All combined, the official said, the new package would raise about $600
billion over 10 years, compared to the revenue generated if current tax
levels were simply extended. That, he said, is 85 percent of the revenue
Democrats had wanted to raise under Mr. Obama’s initial proposal, which
would have raised around $700 billion.
In addition, the deal would stave off sharp cuts for one year to health
care providers who treat Medicare patients. That cost, about $30
billion, would be paid for with cuts to other health care programs.
The official said all those provisions are sealed, but a big issue
remains open: what to do about automatic spending cuts. Democrats,
including the White House, are demanding a one-year “pause” to give
negotiators time to strike a broader deficit reduction deal. Republicans
have offered a three-month hiatus but no more.
“It would be crazy to not come together on this,” the official said.
Mr. Obama used his speech to warn Republicans that he would continue to
press for more tax increases even beyond whatever may be included in a
deal now. “If Republicans think I will finish the job of deficit
reduction through spending cuts alone,” he said, then “they’ve got
another think coming.
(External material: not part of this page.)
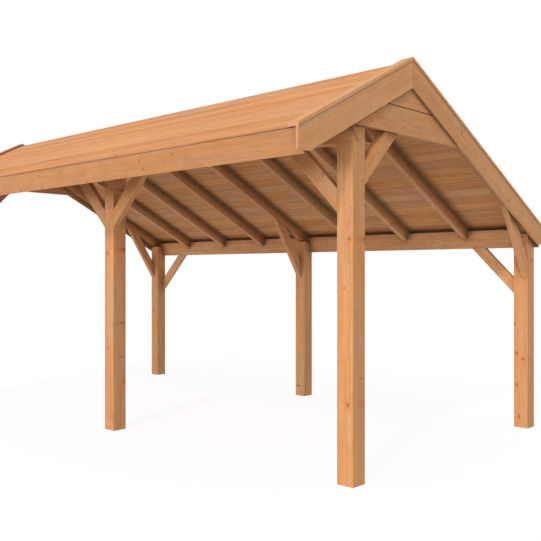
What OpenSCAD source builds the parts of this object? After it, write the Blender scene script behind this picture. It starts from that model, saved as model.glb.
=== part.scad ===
// Open-sided timber shed with six posts and an uneven gable roof.
// X runs along the ridge, -Y is the high open front, +Z is up.
// The origin is on the ground, in the middle of the roof's outline.

/* [Frame] */
// Side of the square posts
post = 150; // [110:1:200]
// Distance between the centre lines of neighbouring posts along the length
bay = 2972; // [1800:1:4000]
// Distance between the centre lines of the front and the rear posts
frame_depth = 2931; // [2200:1:3700]
// Height of the underside of the front plate above the ground
plate_front_z = 2550; // [2100:1:3200]
// Height of the section of the front plate
plate_front_h = 236; // [180:1:280]
// Height of the section of the rear plate
plate_rear_h = 190; // [150:1:230]
// Thickness of both plates
plate_t = 80; // [60:1:95]
// Depth to which the rear plate is let into the backs of the rear posts
rear_lap = 45; // [20:1:75]
// Height of the rear post heads above the underside of the rear plate
rear_head = 135; // [60:1:150]

/* [Roof] */
// Slope of both sides of the roof in degrees
pitch = 27; // [20:0.5:32]
// Distance from the front faces of the front posts back to the ridge
ridge_in = 723; // [500:1:1200]
// Overhang of the roof in front of the front posts
eave_front = 663; // [300:1:800]
// Overhang of the roof behind the rear posts
eave_rear = 87; // [80:1:300]
// Thickness of the roof boarding
boarding_t = 22; // [15:1:40]

/* [Rafters] */
// Width of a rafter
rafter_w = 58; // [40:1:80]
// Depth of a rafter, square to the slope
rafter_h = 117; // [80:1:150]
// Depth of the rafter's seat at the outer face of the front plate
seat_front = 35; // [5:1:50]
// Depth of the rafter's seat at the inner face of the rear plate
seat_rear = 90; // [30:1:110]
// Thickness of the collars beside the second rafter pair from each end
collar_t = 45; // [30:1:60]
// Height of the collars
collar_h = 120; // [90:1:150]

/* [Braces] */
// Thickness of the braces on the front posts
brace_front_t = 60; // [40:1:80]
// Width of the braces on the front posts, square to their length
brace_front_w = 126; // [80:1:150]
// Thickness of the braces along the rear row
brace_rear_t = 48; // [35:1:75]
// Width of the braces along the rear row, square to their length
brace_rear_w = 110; // [80:1:130]
// Thickness of the steep braces under the rafters
brace_rafter_t = 62; // [40:1:75]
// Width of the steep braces, square to their length
brace_rafter_w = 105; // [80:1:130]
// Drop from the underside of the front plate to the lower edge of a brace at its post
brace_front_drop = 515; // [300:1:900]
// Drop from the underside of the rear plate to the lower edge of a brace at its post
brace_rear_drop = 524; // [300:1:800]
// Drop from the underside of the gable board to the lower edge of a brace at its post
brace_gable_drop = 434; // [300:1:700]
// Drop from the underside of the rafter to the lower edge of a steep brace at its post
brace_rafter_drop = 484; // [320:1:700]
// Slope of the braces that rise from the rear posts to the rafters, in degrees
brace_rafter_angle = 57; // [50:0.5:62]

/* [Gables] */
// Height of the underside of the gable board above the underside of the front plate
gable_up = 122; // [90:1:140]
// Height of the gable board
gable_h = 213; // [150:1:260]
// Thickness of the gable board and of the panel above it, behind the barge boards
gable_t = 30; // [15:1:40]
// Open joint between the gable board and the panel
gable_joint = 6; // [0:1:12]

/* [Edge boards] */
// Thickness of the barge boards on the gable edges
barge_t = 22; // [18:1:40]
// Width of the barge boards, square to the slope
barge_h = 197; // [170:1:240]
// Length of the level cut under the foot of each barge board
barge_foot = 131; // [60:1:160]
// Projection of the barge and cap boards past the ends of the boarding
barge_nose = 10; // [0:1:30]
// Width of the cap boards that lie on the gable edges of the roof
cap_w = 105; // [60:1:160]
// Thickness of the cap boards
cap_t = 26; // [15:1:35]
// Overhang of the cap boards past the faces of the barge boards
cap_over = 6; // [0:1:15]
// Thickness of the fascia boards
fascia_t = 28; // [18:1:40]
// Height of the front fascia board, square to the slope
fascia_h = 200; // [150:1:230]
// Open joint between the fascia boards and the barge boards
fascia_joint = 8; // [2:1:15]

/* [Hidden] */

// Number of rafter pairs, which share the length evenly
rafter_pairs = 9;

// Offset of the middle steep brace from the middle of its post
brace_middle_x = -13;
// Small open joint between the two rafters of a pair
joint = 0.4;
// Spare length of a cutting solid past what it cuts
spare = 10;

// Outline of the roof in plan, which centres the part, and the ends of the frame
roof_depth = eave_front + frame_depth + post + eave_rear;
frame_length = 2 * bay + post;
left = -frame_length / 2;
right = frame_length / 2;

// Lines across the depth, from front to back
tip_front = -roof_depth / 2;
front_face = tip_front + eave_front;
front_inner = front_face + post;
ridge_y = front_face + ridge_in;
rear_inner = front_face + frame_depth;
rear_face = rear_inner + post;
tip_rear = rear_face + eave_rear;
rear_plate_y = rear_face - rear_lap;
fascia_rear_y = rear_plate_y + plate_t;

// Heights of the ridge for each layer, measured plumb
run = tan(pitch);
plumb = 1 / cos(pitch);
under_ridge = plate_front_z + plate_front_h - seat_front + ridge_in * run;
rafter_ridge = under_ridge + rafter_h * plumb;
roof_ridge = rafter_ridge + boarding_t * plumb;
cap_ridge = roof_ridge + cap_t * plumb;
barge_ridge = roof_ridge - barge_h * plumb;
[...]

That’s not how it’s going to work.”
Republicans responded to the president’s speech angrily, accusing him of
“moving the goal posts” just when a deal was in reach. They said that
they knew that the two sides still had to agree on how to suspend
automatic across-the-board spending cuts, but that they generally agreed
that such a suspension would be offset, at least partially, by spending
cuts elsewhere. Instead, the president said any deal to turn off the
so-called sequester had to be financed by tax increases and spending
cuts in concert.
“He can’t hold the middle class hostage when an agreement is ready
simply because he wants to get the sequester done now,” a senior
Republican leadership aide said after the speech. “That can be handled
over the next month or so.”
Democrats are more likely to protest the deal than Republicans. Liberals
are already complaining that almost all of the Bush tax cuts would be
made permanent, but that Democratic tax cuts secured in the stimulus law
get only a five-year lease on life. Richard L. Trumka, the head of the
A.F.L.-C.I.O., is demanding a separate vote to kill any cut to the
estate tax, which goes to the richest of the rich.
Senator Tom Harkin, a liberal Democrat from Iowa, earlier Monday warned
that the negotiations were producing what “looks like a very bad deal
the way this is shaping up.”
Some conservatives in the House will almost immediately criticize the
deal, saying it lacks sufficient spending cuts. House leaders were
waiting to get full details of any agreement and were particularly
interested in details on the sequester.